Given task — For the listing that follows, give again exactly the lines from the one with "FOOT_BAR_X, 0.228, 0.350)" to the one with "bpy.data.objects.remove(obj)", including both.

## start Material

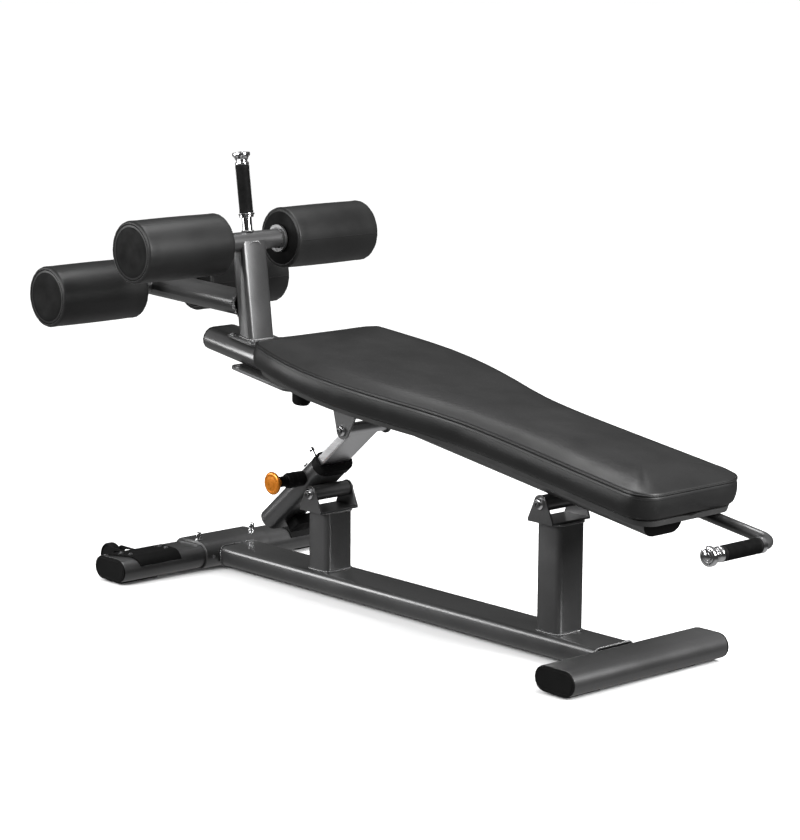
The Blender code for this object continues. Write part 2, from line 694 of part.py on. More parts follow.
def lower_handle():
    """A bar along the pad's underside that turns across the end of the bench to a grip."""
    corner = beam_point(LOW_HANDLE_END, LOW_HANDLE_Y, LOW_HANDLE_N)
    start = beam_point(LOW_HANDLE_START, LOW_HANDLE_Y, LOW_HANDLE_N)
    path = [start]
    centre = corner - BEAM_ALONG * LOW_HANDLE_BEND - Y_AXIS * LOW_HANDLE_BEND
    for k in range(9):
        turn = math.pi / 2 * k / 8
        outwards = BEAM_ALONG * math.sin(turn) + Y_AXIS * math.cos(turn)
        path.append(centre + outwards * LOW_HANDLE_BEND)
    path.append(Vector((corner.x, LOW_GRIP_FAR + 0.004, corner.z)))
    tube = swept("lower_handle_tube", path, LOW_HANDLE_RADIUS, BEAM_UP, "charcoal_paint")
    stem_end = Vector((corner.x, LOW_GRIP_FAR, corner.z)) - Y_AXIS * GRIP_LENGTH
    stem = turned("lower_handle_stem", ((0, 0), (HANDLE_RADIUS, 0), (HANDLE_RADIUS, GRIP_LENGTH + 0.010),
                                        (0, GRIP_LENGTH + 0.010)), stem_end, Y_AXIS, None, 28)
    modify(tube, stem, "UNION")
    grip_and_cap("lower_handle", Vector((corner.x, LOW_GRIP_FAR, corner.z)), -Y_AXIS, 1.3)


def strut_sleeve():
    """The outer sleeve of the strut with its pivot tube, collar, stop, pin housing and end plug."""
    width, thick = SLEEVE_TUBE_WIDTH, SLEEVE_TUBE_THICK
    inner = stadium(*shrink(width, thick, WALL), 11)
    foot = strut_point(SLEEVE_TUBE_END, 0, -SLEEVE_TUBE_DROP)
    head = strut_point(STRUT_MOUTH, 0, -SLEEVE_TUBE_DROP)
    sleeve = prism("strut_sleeve", stadium(width, thick, 11), foot, head, Y_AXIS, "charcoal_paint", inner)
    port = turned("pin_port", ((0, 0), (0.0085, 0), (0.0085, 0.03), (0, 0.03)),
                  strut_point(PULL_PIN_AT, -0.075, -PULL_PIN_DROP), Y_AXIS, None, 20)
    modify(sleeve, port, "DIFFERENCE")
    half_width = CLEVIS_HALF_WIDTH - CLEVIS_PLATE - 0.001
    pivot_tube("sleeve_pivot_tube", STRUT_FOOT_PIVOT, PIVOT_TUBE_RADIUS, half_width, PIN_RADIUS + GAP)
    mouth = rounded(STRUT_BAR_WIDTH + 0.0012, STRUT_BAR_THICK + 0.0012, 0.003, 5)
    lower_right = 3 * len(mouth) // 4
    mouth = [(u, v + SLEEVE_TUBE_DROP) for u, v in mouth[lower_right:] + mouth[:lower_right]]
    collar_foot = strut_point(STRUT_MOUTH - GAP, 0, -SLEEVE_TUBE_DROP)
    collar_head = strut_point(STRUT_MOUTH - COLLAR_LENGTH, 0, -SLEEVE_TUBE_DROP)
    collar = stadium(width + 0.001, thick + 0.004, 10)
    prism("strut_collar", collar, collar_foot, collar_head, Y_AXIS, "black_plastic", mouth)
    low = SLEEVE_TUBE_DROP + thick / 2 + GAP
    stop_at = SLEEVE_TUBE_END - 0.040
    prism("sleeve_stop", rounded(0.060, 0.042, 0.008), strut_point(stop_at, 0.022, -low),
          strut_point(stop_at, 0.022, -low - 0.026), Y_AXIS, "black_rubber")


def pull_pin():
    """The housing on the sleeve's side and the spring-loaded pin that slides in it."""
    face = SLEEVE_TUBE_WIDTH / 2 + GAP
    base = strut_point(PULL_PIN_AT, -face, -PULL_PIN_DROP)
    housing = ((0.0085, 0), (0.0190, 0), (0.0190, 0.046), (0.0160, 0.052), (0.0130, 0.052), (0.0130, 0.056),
               (0.0062, 0.056), (0.0062, 0.051), (0.0110, 0.051), (0.0110, 0.006), (0.0085, 0.006))
    turned("pin_housing", housing, base, -Y_AXIS, "black_plastic", 28, closed=True)
    pin_tip = strut_point(PULL_PIN_AT, -STRUT_BAR_WIDTH / 2 + 0.0045, -PULL_PIN_DROP)
    reach = (base - pin_tip).length
    turned("pull_pin", ((0, 0), (0.0045, 0), (PULL_PIN_RADIUS, 0.002), (PULL_PIN_RADIUS, reach + 0.008),
                        (0.0100, reach + 0.008), (0.0100, reach + 0.012), (0.0058, reach + 0.012),
                        (0.0058, reach + 0.074), (0, reach + 0.074)),
           pin_tip, -Y_AXIS, "brushed_steel", 20)
    knob = ((0, 0), (0.0090, 0), (0.0100, 0.004), (0.0130, 0.009), (0.0240, 0.014), (0.0280, 0.018),
            (0.0285, 0.021), (0.0270, 0.0245), (0.0200, 0.0260), (0.0080, 0.0250), (0, 0.0250))
    knob_base = pin_tip - Y_AXIS * (reach + 0.074 + GAP)
    turned("pull_knob", knob, knob_base, -Y_AXIS, "orange_anodised", 32)


def strut_bar():
    """The sliding bar: a flat tube with a slot for the pull pin and a wide eye at its top."""
    width, thick = STRUT_BAR_WIDTH, STRUT_BAR_THICK
    foot = strut_point(STRUT_BAR_LENGTH, 0, 0)
    inner = rounded(*shrink(width, thick, WALL), 0.0015)
    bar = prism("strut_bar", rounded(width, thick, 0.003), foot, strut_point(0.008, 0, 0), Y_AXIS,
                "brushed_steel", inner)
    eye = turned("strut_eye", ((0, -STRUT_EYE_HALF), (STRUT_EYE_RADIUS, -STRUT_EYE_HALF),
                               (STRUT_EYE_RADIUS, STRUT_EYE_HALF), (0, STRUT_EYE_HALF)),
                 STRUT_TOP_PIVOT, Y_AXIS, None, 28)
    modify(bar, eye, "UNION")
    bore = turned("eye_bore", ((0, -0.08), (STRUT_EYE_BORE, -0.08), (STRUT_EYE_BORE, 0.08), (0, 0.08)),
                  STRUT_TOP_PIVOT, Y_AXIS, None, 28)
    modify(bar, bore, "DIFFERENCE")
    slot_length = STRUT_BAR_LENGTH - PULL_PIN_AT - 0.028
    slot_middle = PULL_PIN_AT + slot_length / 2
    outside = strut_point(slot_middle, -0.05, -PULL_PIN_DROP)
    inside = strut_point(slot_middle, -0.040, -PULL_PIN_DROP)
    slot = prism("pin_slot", stadium(slot_length + 0.014, 0.014, 7), outside, inside, STRUT_ALONG, None)
    modify(bar, slot, "DIFFERENCE")
    slider = shrink(SLEEVE_TUBE_WIDTH, SLEEVE_TUBE_THICK, WALL + 0.0006)
    prism("strut_slider", stadium(*slider, 10), strut_point(STRUT_BAR_LENGTH + 0.018, 0, -SLEEVE_TUBE_DROP),
          strut_point(STRUT_BAR_LENGTH + GAP, 0, -SLEEVE_TUBE_DROP), Y_AXIS, "black_plastic")


def carry(joint, place, *names):
    """An empty on a joint's axis, which the pieces that move with it hang on."""
    hinge = bpy.data.objects.new(joint, None)
    hinge.location = place
    bpy.context.scene.collection.objects.link(hinge)
    for name in names:
        piece = bpy.data.objects[name]
        piece.parent = hinge
        piece.matrix_parent_inverse = Matrix.Translation(-place)


def hang_moving_pieces():
    carry(
        "bench_tilt_axis", HEAD_PIVOT, "bench_beam", "beam_cap_foot", "beam_cap_head", "bench_pivot_tube",
        "seat_plate", "beam_stop", "strut_top_clevis", "strut_top_bolt", "pad_board", "bench_pad",
        "leg_base_plate", "leg_post", "upper_cross_tube", "lower_cross_tube", "foot_arm",
        "upper_handle_tube", "upper_handle_grip", "upper_handle_cap",
        "lower_handle_tube", "lower_handle_grip", "lower_handle_cap",
    )
    carry(
        "sleeve_swing_axis", STRUT_FOOT_PIVOT, "strut_sleeve", "sleeve_pivot_tube", "strut_collar",
        "sleeve_stop", "pin_housing",
    )
    carry("strut_slide_axis", STRUT_TOP_PIVOT, "strut_bar", "strut_slider")


def main():
    clear_scene()
    cross_bar("head_cross_bar", HEAD_BAR_X, HEAD_BAR_LENGTH)
    cross_bar("foot_cross_bar", FOOT_BAR_X, FOOT_BAR_LENGTH)
    floor_pad("head_pad_near", HEAD_BAR_X, -0.236, -0.129)
    floor_pad("head_pad_far", HEAD_BAR_X, 0.081, 0.183)
    floor_pad("foot_pad_near", FOOT_BAR_X, -0.350, -0.228)
    floor_pad("foot_pad_far", FOOT_BAR_X, 0.228, 0.350)
    main_rail()
    foot_bar_saddle()
    wheel_set("near", -1)
    wheel_set("far", 1)
    post_with_clevis("head", HEAD_POST_AT, HEAD_PIVOT)
    post_with_clevis("strut", STRUT_POST_AT, STRUT_FOOT_PIVOT)
    bench_beam()
    under_beam()
    bench_pad()
    leg_post()
    rollers_and_arm()
    upper_handle()
    lower_handle()
    strut_sleeve()
    strut_bar()
    pull_pin()
    hang_moving_pieces()


main()
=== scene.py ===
"""Looks of a decline sit-up bench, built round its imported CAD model. Metres, +Z up."""

import json
import math

import bmesh
import bpy
import numpy as np
from mathutils import Matrix, Vector


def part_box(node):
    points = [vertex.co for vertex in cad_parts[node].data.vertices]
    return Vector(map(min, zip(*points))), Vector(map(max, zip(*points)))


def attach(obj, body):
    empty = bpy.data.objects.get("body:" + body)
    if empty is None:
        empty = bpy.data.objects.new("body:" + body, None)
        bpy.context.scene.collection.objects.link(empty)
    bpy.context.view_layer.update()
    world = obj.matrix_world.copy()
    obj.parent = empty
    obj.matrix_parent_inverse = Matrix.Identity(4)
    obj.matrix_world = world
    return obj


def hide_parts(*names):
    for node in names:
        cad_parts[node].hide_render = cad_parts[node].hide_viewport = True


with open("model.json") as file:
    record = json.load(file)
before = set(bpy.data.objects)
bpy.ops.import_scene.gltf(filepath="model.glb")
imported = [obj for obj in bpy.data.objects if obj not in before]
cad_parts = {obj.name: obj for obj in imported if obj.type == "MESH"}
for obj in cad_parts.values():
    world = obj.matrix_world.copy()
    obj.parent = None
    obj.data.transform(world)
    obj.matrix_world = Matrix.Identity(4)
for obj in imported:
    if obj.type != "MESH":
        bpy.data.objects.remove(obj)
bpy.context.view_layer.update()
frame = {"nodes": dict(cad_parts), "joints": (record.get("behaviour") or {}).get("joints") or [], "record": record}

X_AXIS = Vector((1, 0, 0))
Y_AXIS = Vector((0, 1, 0))
Z_AXIS = Vector((0, 0, 1))

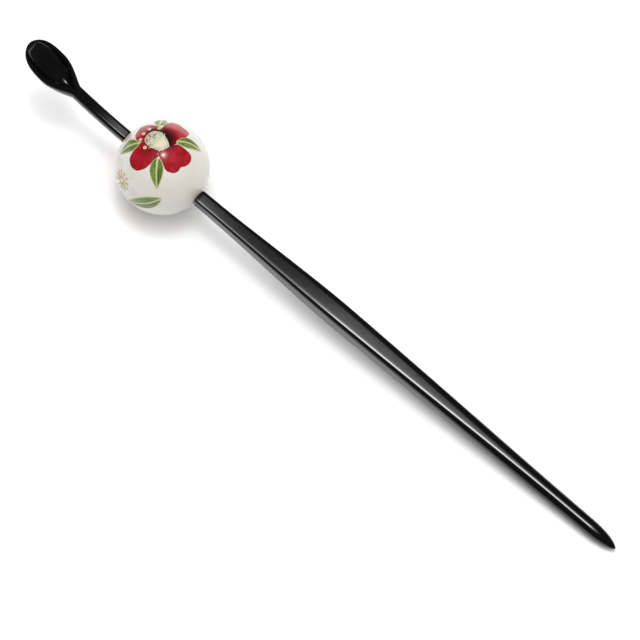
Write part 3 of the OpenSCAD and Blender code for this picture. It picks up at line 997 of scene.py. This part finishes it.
def build_sky():
    """A dark studio with one soft glow overhead. The glow's strength falls off with
    the angle from its middle, in degrees."""
    glow = [(0, 22.0), (2.5, 22.0), (4, 9.0), (6, 5.0), (8, 3.2), (9.2, 2.2), (10.4, 0.8),
            (12, 0.3), (14, 0.08), (60, 0.06), (80, 0.12), (90, 0.16)]
    top = glow[0][1]
    world = bpy.data.worlds.new("studio")
    bpy.context.scene.world = world
    world.use_nodes = True
    tree = world.node_tree
    coordinates = tree.nodes.new("ShaderNodeTexCoord")
    dot = tree.nodes.new("ShaderNodeVectorMath")
    dot.operation = "DOT_PRODUCT"
    tree.links.new(coordinates.outputs["Generated"], dot.inputs[0])
    dot.inputs[1].default_value = Vector((-0.076, 0.126, 0.989)).normalized()
    angle = tree.nodes.new("ShaderNodeMath")
    angle.operation = "ARCCOSINE"
    tree.links.new(dot.outputs["Value"], angle.inputs[0])
    share = tree.nodes.new("ShaderNodeMath")
    share.operation = "MULTIPLY"
    share.inputs[1].default_value = 1 / math.radians(90)
    tree.links.new(angle.outputs[0], share.inputs[0])
    ramp = tree.nodes.new("ShaderNodeValToRGB")
    tree.links.new(share.outputs[0], ramp.inputs[0])
    stops = ramp.color_ramp.elements
    while len(stops) < len(glow):
        stops.new(0.5)
    for stop, (degrees, strength) in zip(stops, glow):
        stop.position = degrees / 90
        v = strength / top
        stop.color = (v, v, v, 1)
    background = tree.nodes["Background"]
    tree.links.new(ramp.outputs[0], background.inputs["Color"])
    background.inputs["Strength"].default_value = top


def build_light(name, at, size, watts):
    light = bpy.data.lights.new(name, "AREA")
    light.shape = "SQUARE"
    light.size = size
    light.energy = watts
    obj = bpy.data.objects.new(name, light)
    bpy.context.scene.collection.objects.link(obj)
    obj.location = at
    obj.rotation_euler = (-Vector(at)).to_track_quat("-Z", "Y").to_euler()
    obj.visible_glossy = False
    obj.visible_camera = False


def build_camera():
    a, e = CAMERA_AZIMUTH, CAMERA_ELEVATION
    back = Vector((math.sin(a) * math.cos(e), -math.cos(a) * math.cos(e), math.sin(e)))
    right = Vector((math.cos(a), math.sin(a), 0))
    up = back.cross(right)
    data = bpy.data.cameras.new("camera")
    data.sensor_width = 36.0
    data.lens = 36.0 * CAMERA_DISTANCE / VIEW_WIDTH
    data.clip_start, data.clip_end = 0.01, 20.0
    camera = bpy.data.objects.new("camera", data)
    bpy.context.scene.collection.objects.link(camera)
    target = BALL_CENTRE - right * BALL_RIGHT - up * BALL_UP
    camera.location = target + back * CAMERA_DISTANCE
    camera.rotation_euler = back.to_track_quat("Z", "Y").to_euler()
    bpy.context.scene.camera = camera


build_floor()
build_sky()
build_light("overhead_soft", (-0.15, 0.17, 1.0), 0.8, 4.6)
build_light("wide_fill", (0.0, 0.0, 1.0), 2.4, 23.0)
build_camera()
bpy.context.scene.view_settings.view_transform = "Standard"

## end Material

Answer —
    floor_pad("foot_pad_far", FOOT_BAR_X, 0.228, 0.350)
    main_rail()
    foot_bar_saddle()
    wheel_set("near", -1)
    wheel_set("far", 1)
    post_with_clevis("head", HEAD_POST_AT, HEAD_PIVOT)
    post_with_clevis("strut", STRUT_POST_AT, STRUT_FOOT_PIVOT)
    bench_beam()
    under_beam()
    bench_pad()
    leg_post()
    rollers_and_arm()
    upper_handle()
    lower_handle()
    strut_sleeve()
    strut_bar()
    pull_pin()
    hang_moving_pieces()


main()
=== scene.py ===
"""Looks of a decline sit-up bench, built round its imported CAD model. Metres, +Z up."""

import json
import math

import bmesh
import bpy
import numpy as np
from mathutils import Matrix, Vector


def part_box(node):
    points = [vertex.co for vertex in cad_parts[node].data.vertices]
    return Vector(map(min, zip(*points))), Vector(map(max, zip(*points)))


def attach(obj, body):
    empty = bpy.data.objects.get("body:" + body)
    if empty is None:
        empty = bpy.data.objects.new("body:" + body, None)
        bpy.context.scene.collection.objects.link(empty)
    bpy.context.view_layer.update()
    world = obj.matrix_world.copy()
    obj.parent = empty
    obj.matrix_parent_inverse = Matrix.Identity(4)
    obj.matrix_world = world
    return obj


def hide_parts(*names):
    for node in names:
        cad_parts[node].hide_render = cad_parts[node].hide_viewport = True


with open("model.json") as file:
    record = json.load(file)
before = set(bpy.data.objects)
bpy.ops.import_scene.gltf(filepath="model.glb")
imported = [obj for obj in bpy.data.objects if obj not in before]
cad_parts = {obj.name: obj for obj in imported if obj.type == "MESH"}
for obj in cad_parts.values():
    world = obj.matrix_world.copy()
    obj.parent = None
    obj.data.transform(world)
    obj.matrix_world = Matrix.Identity(4)
for obj in imported:
    if obj.type != "MESH":
        bpy.data.objects.remove(obj)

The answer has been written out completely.